- Alberto Falcone as seen in Batman: The Long Halloween #13 (December 1997).

Publication information
- Publisher: DC Comics
- First appearance: Batman: The Long Halloween #1 (October 1996)
- Created by: Jeph Loeb (writer) Tim Sale (artist)

In-story information
- Full name: Alberto Falcone
- Species: Human
- Notable aliases: The Holiday Killer
- Abilities: Skilled marksmanship

= Alberto Falcone =

Alberto Falcone is a fictional comic book villain appearing in books published by DC Comics, in particular the Batman books. In addition to being a mobster, he is the Holiday Killer, a serial killer featured in Batman: The Long Halloween and Batman: Dark Victory.

Luke Brandon Field portrayed Al Falcone in the DC Extended Universe film The Flash. The character also appeared in the HBO television miniseries The Penguin (2024) set in The Batman shared universe, portrayed by Michael Zegen.

==Publication history==
Alberto Falcone first appeared in Batman: The Long Halloween #1 and was created by Jeph Loeb and Tim Sale.

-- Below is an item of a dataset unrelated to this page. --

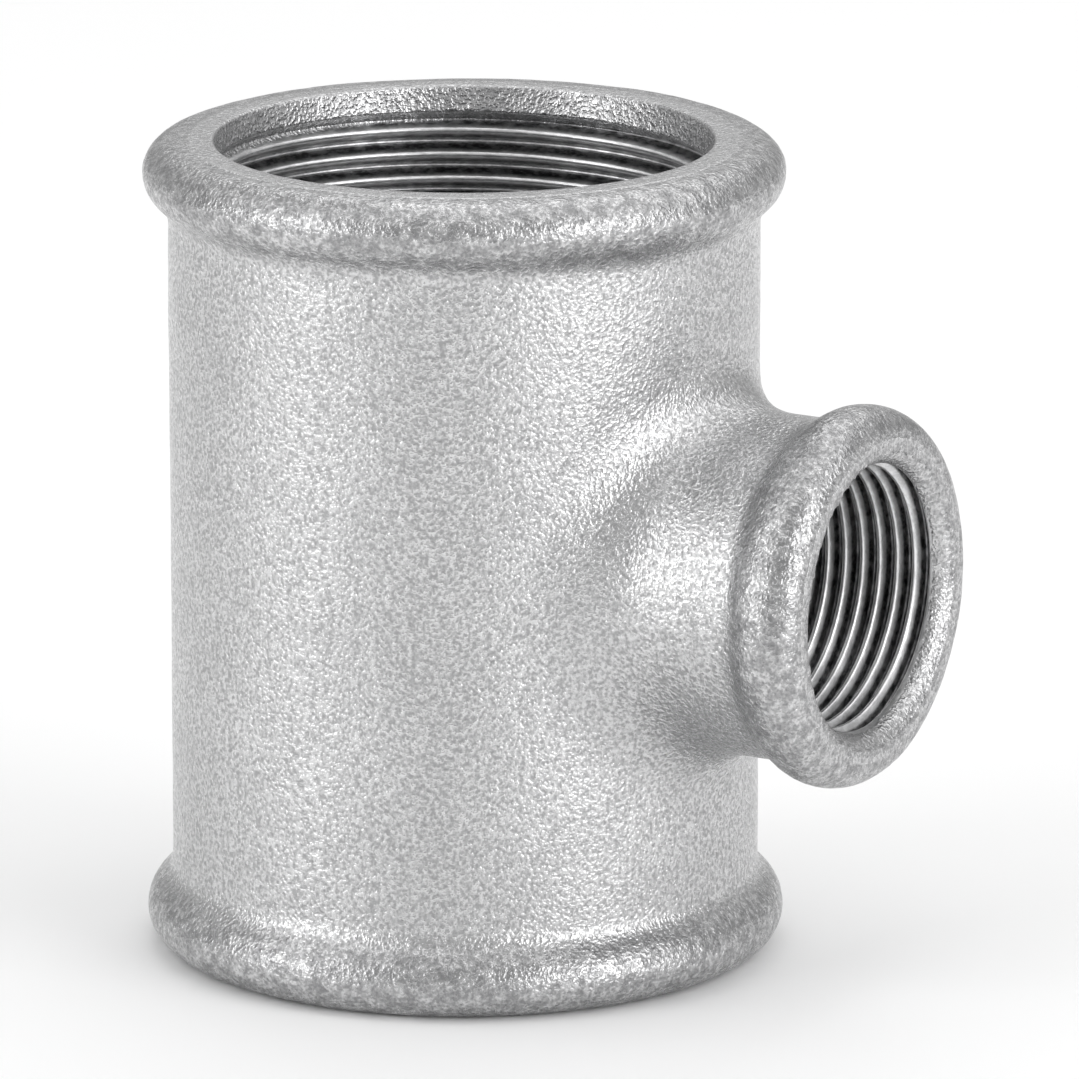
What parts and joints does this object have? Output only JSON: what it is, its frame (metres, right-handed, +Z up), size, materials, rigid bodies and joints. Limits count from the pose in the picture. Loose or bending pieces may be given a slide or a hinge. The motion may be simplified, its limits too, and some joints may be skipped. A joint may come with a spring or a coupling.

==Fictional character biography==
Born as the middle child of Gotham City crime lord Carmine Falcone on February 14, Alberto earned a scholarship to Harvard University and received post-graduate education at Oxford. As a young man, he is eager to follow in his father's footsteps as a crime boss, but Carmine rebuffed his son's efforts; it is suggested that Carmine simply wants him to have a normal life but does not know how to express those feelings. Alberto is nevertheless hurt and angered by the perceived slight, and grows pathologically jealous of his siblings, Mario and Sofia, as they are allowed to take part in the "family business".

Throughout Batman: The Long Halloween, various Gotham City criminals are murdered by the Holiday Killer, a killer known for striking on holidays, killing with his signature weapon, a .22 pistol, and leaving small holiday-themed objects at the scene of the crime. At first, the murdered criminals are connected to Carmine Falcone, starting with the death of his nephew, Johnny Viti. On New Year's Eve, Alberto Falcone is apparently killed by Holiday during a party on Falcone's yacht.

On Labor Day, while Sal Maroni is being transported to a safer area after disfiguring Harvey Dent in court, Alberto Falcone appears and kills him with two shots to the head. Alberto is arrested by Jim Gordon after Batman beats him so badly he loses feeling in one arm. Alberto later admits to committing all of the Holiday murders, including that of his cousin Johnny Viti. Although Alberto initially receives the death sentence, his unstable mental state allows him to instead plead insanity. He is imprisoned in Arkham Asylum instead.

Despite the warnings of Commissioner Gordon, Alberto is released from Arkham with the help of Janice Porter, Dent's replacement as Gotham's district attorney; Porter argues that Alberto has been deemed 'cured' and that he was the victim of various civil rights violations during his arrest due to the brutal beating he received from Batman, to the extent that his right arm is still disfigured. He is placed under house arrest at the Falcone compound outside Gotham, with a tracer is attached to his leg to prevent escape. On Carmine Falcone's birthday, Alberto attempts to kill Sofia to usurp powers of the five crime families, but relents.

Following Janice Porter's death, Two-Face has her body left in Alberto's bed to trick him into thinking he had killed her. This time Scarecrow uses his fear toxins to make Alberto hallucinate that his father's voice is commanding him to commit suicide. Alberto then knows that the voice is not real — his father did not believe in suicide — and he exposes Calendar Man. Sofia takes her wounded brother to a hiding place in the Falcone mausoleum. There, Sofia criticizes Alberto for complaining about the pain, recalling how Carmine had survived five shots to the chest. Alberto replies that he is not his father. Sofia, disgusted, agrees with this assessment and kills him.

==Powers and abilities==
Alberto Falcone is a skilled marksman.

==In other media==
===Television===
Alberto Falcone appears in The Penguin, portrayed by Michael Zegen. Following his father Carmine's assassination, the drug-addicted Alberto becomes heir-apparent to his criminal empire. Alberto later reveals to Oswald "Oz" Cobb his fear of not being able to live up to his father's reputation. Oz attempts to assure him, but Alberto later mocks him while in a drunken stupor, leading to Oz impulsively killing him.

===Film===
- Alberto Falcone appears in Batman: The Long Halloween, voiced by Jack Quaid. This version was married to Gilda Dent before she married Harvey Dent, which his father disapproved of.
- Alberto Falcone appears in The Flash, portrayed by Luke Brandon Field. This version is a terrorist.

===Video games===
- Alberto Falcone appears in Batman: Arkham Origins, voiced by Quinton Flynn.
- Alberto Falcone appears as a character summon in Scribblenauts Unmasked: A DC Comics Adventure.